Parameters for IAEA Mission to Zaporizhzhia Plant Agreed by Kyiv, UN

Photo credit: Reuters

The parameters of a mission of the International Atomic Energy Agency (IAEA) to the Zaporizhzhia nuclear plant in Ukraine were agreed upon during the talks on Thursday among Ukrainian President Volodymyr Zelenskyy, Turkish President Recep Tayyip Erdoğan, and UN Secretary-General António Guterres.

Zelenskyy told reporters after the talks in the western Ukrainian city of Lviv that the conditions of a possible IAEA mission to the Zaporizhzhia nuclear plant in southern Ukraine, were agreed upon in a legal way, via territory free from occupiers, stressing that Moscow should immediately withdraw its forces and stop shelling and provocations from the plant.

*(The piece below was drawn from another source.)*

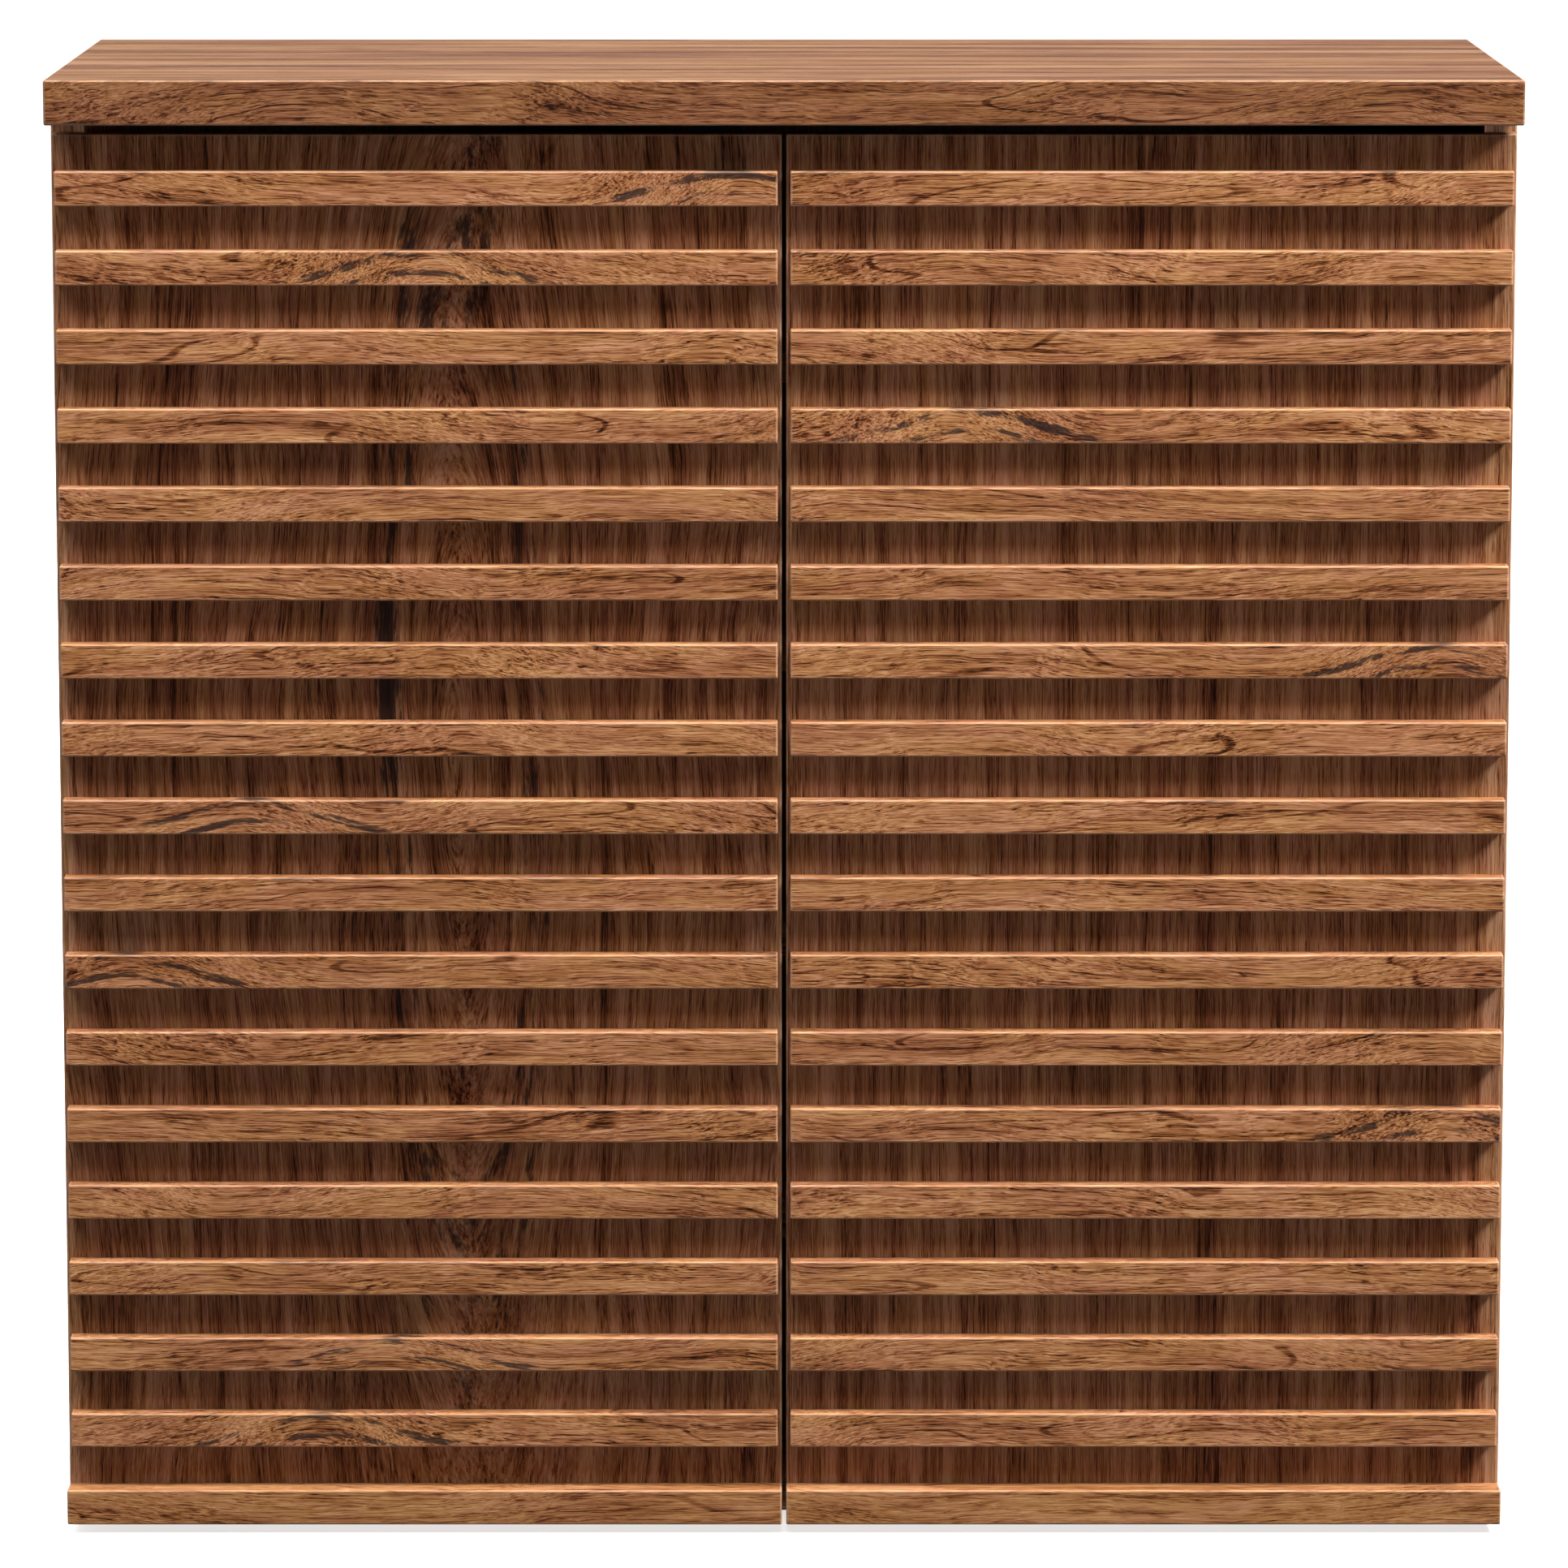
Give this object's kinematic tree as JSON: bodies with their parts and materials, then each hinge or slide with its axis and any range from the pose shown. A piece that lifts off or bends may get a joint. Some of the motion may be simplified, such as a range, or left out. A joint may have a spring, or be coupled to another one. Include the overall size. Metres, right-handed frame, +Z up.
{
  "type": "shoe cabinet",
  "caption": "Free-standing shoe cabinet with a thick top, slatted push-to-open doors on concealed hinges and adjustable shelves inside.",
  "frame": {"origin": "on the floor, at the middle of the cabinet's width and depth", "axes": "+X to the right seen from the front, +Y to the back, +Z up"},
  "size_m": [0.8, 0.35, 0.806],
  "materials": {
    "top_walnut": "satin walnut-look surface",
    "side_walnut": "satin walnut-look surface",
    "inner_walnut": "satin walnut-look surface",
    "door_walnut": "satin walnut-look surface, grain upright",
    "slat_walnut": "satin walnut-look surface, grain along the slat",
    "rail_walnut": "satin walnut-look surface, grain along the rail",
    "back_board": "thin fibreboard, matt printed face",
    "dowel_beech": "turned beech",
    "peg_steel": "zinc-plated",
    "hinge_steel": "nickel-plated",
    "cup_steel": "nickel-plated",
    "pin_steel": "bright",
    "strike_steel": "zinc-plated",
    "screw_steel": "zinc-plated",
    "latch_plastic": "moulded",
    "plunger_plastic": "moulded",
    "glide_plastic": "moulded"
  },
  "bodies": {
    "carcass": {"top_panel": "top_walnut", "side_panel_left": "side_walnut", "side_panel_right": "side_walnut", "bottom_panel": "inner_walnut", "back_panel": "back_board", "shelf_1": "inner_walnut", "shelf_2": "inner_walnut", "shelf_3": "inner_walnut", "shelf_4": "inner_walnut", "shelf_pins": "peg_steel", "carcass_dowels": "dowel_beech", "hinge_arms": "hinge_steel", "hinge_pins": "pin_steel", "latch_housings": "latch_plastic", "wood_screws": "screw_steel", "floor_glides": "glide_plastic"},
    "left_plunger": {"latch_plunger_left": "plunger_plastic"},
    "right_plunger": {"latch_plunger_right": "plunger_plastic"},
    "left_door": {"door_panel_left": "door_walnut", "bottom_rail_left": "rail_walnut", "slat_left_01": "slat_walnut", "slat_left_02": "slat_walnut", "slat_left_03": "slat_walnut", "slat_left_04": "slat_walnut", "slat_left_05": "slat_walnut", "slat_left_06": "slat_walnut", "slat_left_07": "slat_walnut", "slat_left_08": "slat_walnut", "slat_left_09": "slat_walnut", "slat_left_10": "slat_walnut", "slat_left_11": "slat_walnut", "slat_left_12": "slat_walnut", "slat_left_13": "slat_walnut", "slat_left_14": "slat_walnut", "slat_left_15": "slat_walnut", "slat_left_16": "slat_walnut", "slat_left_17": "slat_walnut", "hinge_cups_left": "cup_steel", "strike_plate_left": "strike_steel"},
    "right_door": {"door_panel_right": "door_walnut", "bottom_rail_right": "rail_walnut", "slat_right_01": "slat_walnut", "slat_right_02": "slat_walnut", "slat_right_03": "slat_walnut", "slat_right_04": "slat_walnut", "slat_right_05": "slat_walnut", "slat_right_06": "slat_walnut", "slat_right_07": "slat_walnut", "slat_right_08": "slat_walnut", "slat_right_09": "slat_walnut", "slat_right_10": "slat_walnut", "slat_right_11": "slat_walnut", "slat_right_12": "slat_walnut", "slat_right_13": "slat_walnut", "slat_right_14": "slat_walnut", "slat_right_15": "slat_walnut", "slat_right_16": "slat_walnut", "slat_right_17": "slat_walnut", "hinge_cups_right": "cup_steel", "strike_plate_right": "strike_steel"}
  },
  "joints": [
    {"name": "left_door_hinge", "type": "hinge", "parent": "carcass", "child": "left_door", "pos_m": [-0.3907, -0.15, 0.3903], "axis": [0, 0, -1], "range_deg": [0, 105]},
    {"name": "right_door_hinge", "type": "hinge", "parent": "carcass", "child": "right_door", "pos_m": [0.3907, -0.15, 0.3903], "axis": [0, 0, 1], "range_deg": [0, 105]},
    {"name": "left_latch_push", "type": "slide", "parent": "carcass", "child": "left_plunger", "axis": [0, 1, 0], "range_m": [0, 0.0025], "stiffness_N_per_m": 200, "springref_m": -0.003},
    {"name": "right_latch_push", "type": "slide", "parent": "carcass", "child": "right_plunger", "axis": [0, 1, 0], "range_m": [0, 0.0025], "stiffness_N_per_m": 200, "springref_m": -0.003}
  ]
}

The calls for an IAEA mission to the plant were prompted by the mounting fears enticed by the increased risk of a Chernobyl-style nuclear disaster and the continuing shelling of the Russian-controlled facility both Kyiv and Moscow have blamed each other for.

They also accused each other of planning to stage a “provocation” at the plant.

Russia, which captured the plant soon after the invasion in February, earlier rejected as unacceptable international calls for a demilitarized zone around the nuclear plant that even Guterres reiterated, saying it could shut it down, which, according to Ukraine, would increase the risk of a catastrophe.

During the talks and the following press conference, the three leaders hailed the successful UN-brokered agreement that has allowed after months of negotiations the passage of grains ships from three Ukrainian Black Sea ports, sending wheat prices tumbling to pre-war levels.

They also discussed using the positive atmosphere created by the grain export deal to establish lasting peace and expedite the exchange of POWs between Ukraine and Russia.

President Zelenskyy appeared visibly frustrated during the crowded news conference that lasted nearly an hour in the heat, visibly slowed by the failing simultaneous translation.

Irked by a translator’s failure to interpret his comments properly into English, Zelenskyy, who prefers to speak Ukrainian in public, acted after the interpreter cut short his remarks and took over the job himself.